Ivan and his pals have an owner and ringmaster in the increasingly desperate Mack (Bryan Cranston). Mack has cared for Ivan since he was a baby and has a personality of somewhere between kind and cruel when it comes to treating his prized headlining talent. While Mack genuinely cares about Ivan, he mostly regards Ivan as his next meal ticket and it never occurs to Mack that these magnificent creatures are being enslaved in cages.
Just as Stella is slowly slipping away, Mack brings in a new headliner who becomes an instant money machine: an impossibly cute baby elephant named Ruby (Brooklynn Prince of “The Florida Project”). Stella, who remembers when she was living in the wild, makes Ivan promise he will figure out a way to spare Ruby from a lifetime of captivity. When Ivan discovers he has the talent for drawing, he uses the skill to communicate with the humans and spark a rebellion to free all of Mack’s circus animals.
It’s said that “The One and Only Ivan” was originally set to be a theatrical release for Disney, until those plans were sidelined like many by the pandemic, which led to the film’s debut on the Disney+ streaming service. I’m pretty sure that had this movie gone theatrical it wouldn’t have been an enormous success but a mediocre one. With Disney+ now at over 60 million subscribers, it’ll give the film a much better success rate pulling in viewers than the originally planned theatrical release.
Given a fairly flat direction by British theater director Thea Sharrock and adapted by Mike White (screenwriter and actor in “School Of Rock”). It seems as though White doesn’t know how to treat Bryan Cranston’s Mack, who’s at times played as something of a villain who is quick to exploit the animals for his show. He’s short tempered with the animals, but not to the point of being a monster and he’s not much of a personality, just a bland protagonist with unexplored motivations.
There’s also the issue of the actual mall escape sequence which feels very short and a waste of screen time. The hour and half picture has the majority of it’s running time, dealing with the animals in their cages and recalling their experiences before being caged. But Mike White can create soft and emotional moments that speaks to the pain of captivity, without delving into clichés. In fact one scene in particular towards the end, between Mack and Ivan is something really special and Bryan Cranston gives it his all.
“The One and Only Ivan” sticks to the Disney playbook of tragedy and redemption. It also begins to explore the human exploitation of animals and doesn’t shy away from showing the sadness that creeps into the lives of these creatures. That sadness is probably not a tone that’ll be appreciated by younger viewers who came for talking animals, but it’s one that gives the film more nuance than one had thought.

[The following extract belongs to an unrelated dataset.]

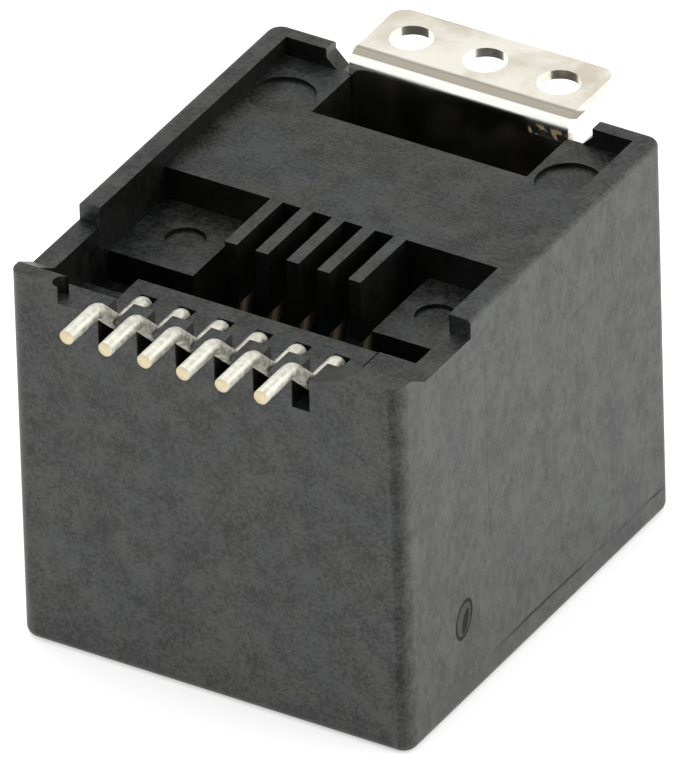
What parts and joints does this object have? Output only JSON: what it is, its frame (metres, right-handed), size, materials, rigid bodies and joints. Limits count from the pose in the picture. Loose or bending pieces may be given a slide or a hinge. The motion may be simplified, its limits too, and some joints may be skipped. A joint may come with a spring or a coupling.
{
  "type": "modular connector",
  "caption": "Vertical surface-mount modular jack with round spring contacts, gull-wing solder feet and a solder hold-down tab.",
  "frame": {"origin": "centre of the whole footprint, feet and tab included, on the plug face that it stands on", "axes": "+Z towards the circuit board side, +Y from the solder feet to the solder tab, +X along the row of contacts"},
  "size_m": [0.0128, 0.019, 0.0126],
  "materials": {
    "black_plastic": "moulded, glass-filled",
    "tinned_wire": "matt tin plate",
    "tinned_sheet": "bright tin plate"
  },
  "bodies": {
    "root": {"housing": "black_plastic", "contact_carrier": "black_plastic", "contact_1": "tinned_wire", "contact_2": "tinned_wire", "contact_3": "tinned_wire", "contact_4": "tinned_wire", "contact_5": "tinned_wire", "contact_6": "tinned_wire", "solder_tab": "tinned_sheet"}
  },
  "joints": []
}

When Ivan’s big scene of being an artist is revealed, the scene is played not for surprise or for laughs, but for poignancy and beauty. And wow is it beautiful.
I can’t help to think that the tale works better as a book, dedicated to understanding the hearts and minds of everyone in play. As a movie, it doesn’t show enough interest in the world it creates and when we finally learn the real-world inspiration for the feature during the end credits. It reveals a better story about animal concern that was passed over for the talking animal routine.
It’s a very gentle picture, without much in the way of dramatic escalation. Although the visuals are truly impressive and the story has an uplifting arc. I just don’t see it warranting a more than once watch. This is the one and only time I’ll be watching “The One and Only Ivan”.